Data extracted from a collection
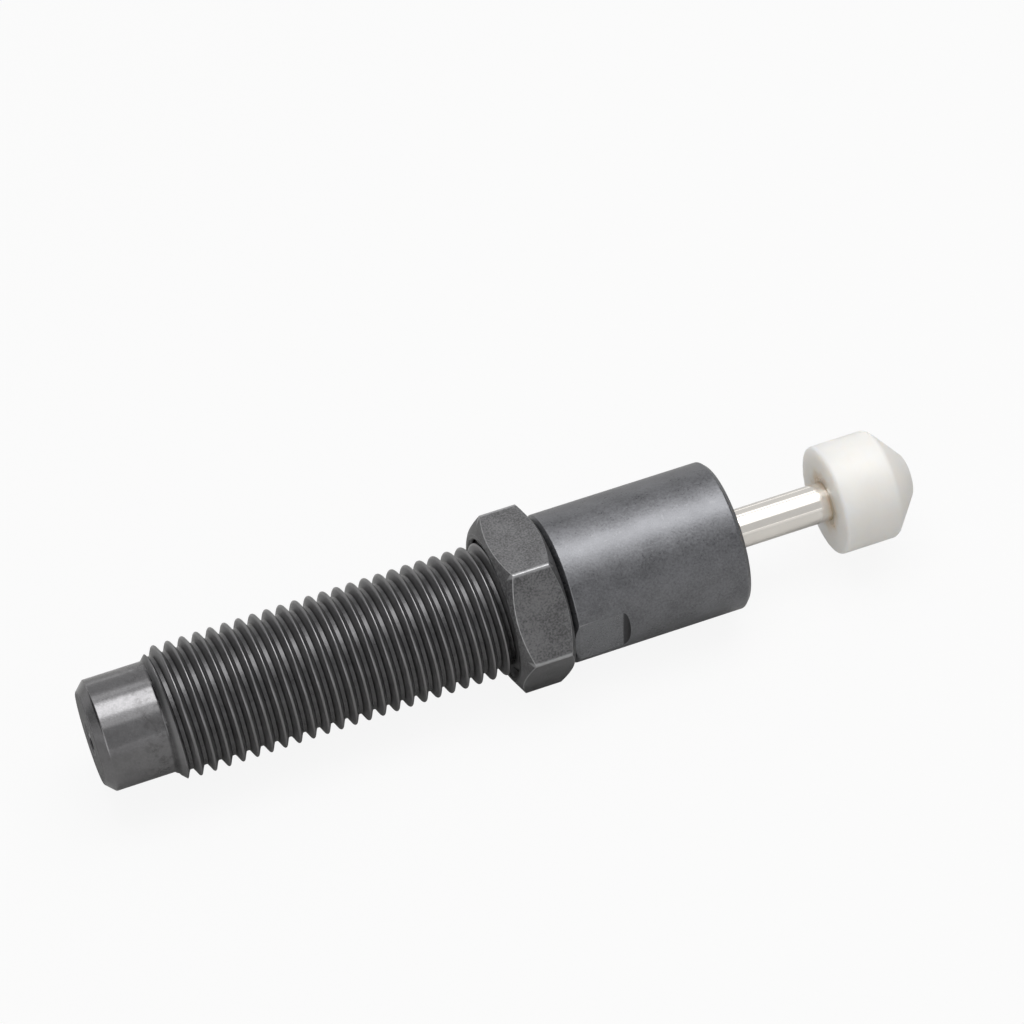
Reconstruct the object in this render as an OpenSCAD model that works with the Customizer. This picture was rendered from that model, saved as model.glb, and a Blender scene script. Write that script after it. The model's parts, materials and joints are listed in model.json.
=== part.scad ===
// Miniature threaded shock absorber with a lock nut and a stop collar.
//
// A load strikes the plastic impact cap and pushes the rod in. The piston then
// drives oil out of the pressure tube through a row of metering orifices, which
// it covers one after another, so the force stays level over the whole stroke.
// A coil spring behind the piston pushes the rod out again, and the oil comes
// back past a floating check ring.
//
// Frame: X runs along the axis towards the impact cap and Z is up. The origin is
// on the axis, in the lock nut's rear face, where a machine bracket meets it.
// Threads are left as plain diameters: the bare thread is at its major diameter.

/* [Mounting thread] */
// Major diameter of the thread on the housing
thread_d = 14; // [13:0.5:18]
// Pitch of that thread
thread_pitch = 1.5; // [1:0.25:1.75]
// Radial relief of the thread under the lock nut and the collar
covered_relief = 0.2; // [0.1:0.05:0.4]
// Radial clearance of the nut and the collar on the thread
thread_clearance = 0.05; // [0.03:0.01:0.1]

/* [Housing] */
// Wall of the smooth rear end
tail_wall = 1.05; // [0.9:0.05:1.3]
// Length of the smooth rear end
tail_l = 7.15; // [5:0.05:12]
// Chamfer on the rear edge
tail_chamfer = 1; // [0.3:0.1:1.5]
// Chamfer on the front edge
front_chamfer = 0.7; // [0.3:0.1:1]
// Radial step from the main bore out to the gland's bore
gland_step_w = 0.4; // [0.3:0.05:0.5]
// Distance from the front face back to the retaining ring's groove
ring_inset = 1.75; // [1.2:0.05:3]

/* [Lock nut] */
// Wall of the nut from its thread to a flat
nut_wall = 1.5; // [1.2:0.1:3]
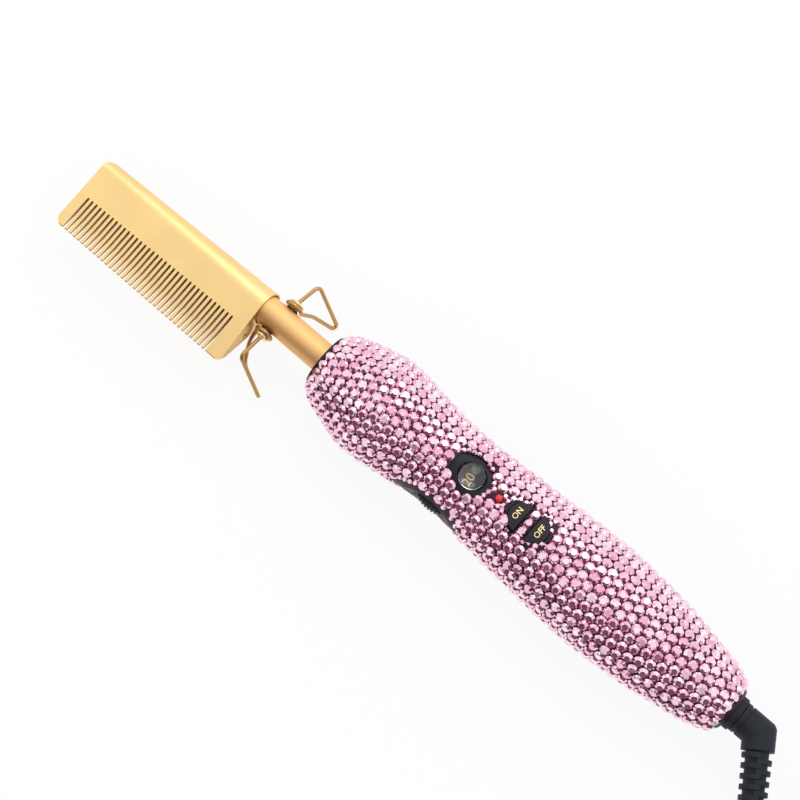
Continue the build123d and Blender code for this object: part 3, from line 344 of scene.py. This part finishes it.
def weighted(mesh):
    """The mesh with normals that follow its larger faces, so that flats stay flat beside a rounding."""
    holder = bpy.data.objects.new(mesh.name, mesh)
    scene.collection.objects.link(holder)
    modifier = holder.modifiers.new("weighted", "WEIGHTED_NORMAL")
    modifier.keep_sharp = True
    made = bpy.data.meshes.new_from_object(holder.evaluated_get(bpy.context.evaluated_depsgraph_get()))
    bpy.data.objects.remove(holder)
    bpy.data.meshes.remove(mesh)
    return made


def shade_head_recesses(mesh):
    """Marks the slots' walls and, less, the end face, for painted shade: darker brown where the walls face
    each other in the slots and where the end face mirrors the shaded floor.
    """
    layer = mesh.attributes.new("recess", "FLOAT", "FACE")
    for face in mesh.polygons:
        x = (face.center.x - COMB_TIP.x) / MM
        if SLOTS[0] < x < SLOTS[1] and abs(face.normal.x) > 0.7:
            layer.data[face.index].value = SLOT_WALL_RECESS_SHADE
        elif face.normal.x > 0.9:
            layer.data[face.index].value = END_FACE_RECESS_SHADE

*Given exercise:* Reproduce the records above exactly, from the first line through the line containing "thread_clearance = 0.05; // [0.03:0.01:0.1]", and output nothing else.

*Worked answer:*
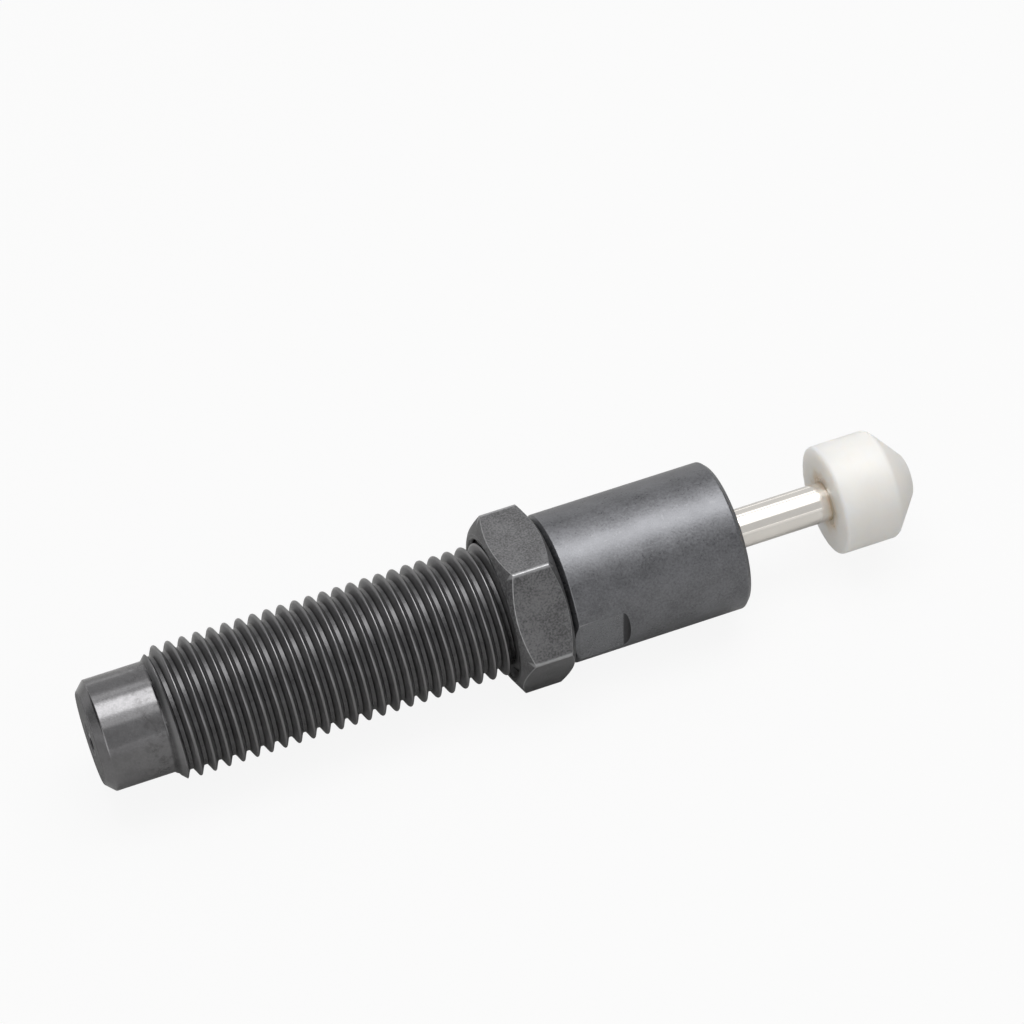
Reconstruct the object in this render as an OpenSCAD model that works with the Customizer. This picture was rendered from that model, saved as model.glb, and a Blender scene script. Write that script after it. The model's parts, materials and joints are listed in model.json.
=== part.scad ===
// Miniature threaded shock absorber with a lock nut and a stop collar.
//
// A load strikes the plastic impact cap and pushes the rod in. The piston then
// drives oil out of the pressure tube through a row of metering orifices, which
// it covers one after another, so the force stays level over the whole stroke.
// A coil spring behind the piston pushes the rod out again, and the oil comes
// back past a floating check ring.
//
// Frame: X runs along the axis towards the impact cap and Z is up. The origin is
// on the axis, in the lock nut's rear face, where a machine bracket meets it.
// Threads are left as plain diameters: the bare thread is at its major diameter.

/* [Mounting thread] */
// Major diameter of the thread on the housing
thread_d = 14; // [13:0.5:18]
// Pitch of that thread
thread_pitch = 1.5; // [1:0.25:1.75]
// Radial relief of the thread under the lock nut and the collar
covered_relief = 0.2; // [0.1:0.05:0.4]
// Radial clearance of the nut and the collar on the thread
thread_clearance = 0.05; // [0.03:0.01:0.1]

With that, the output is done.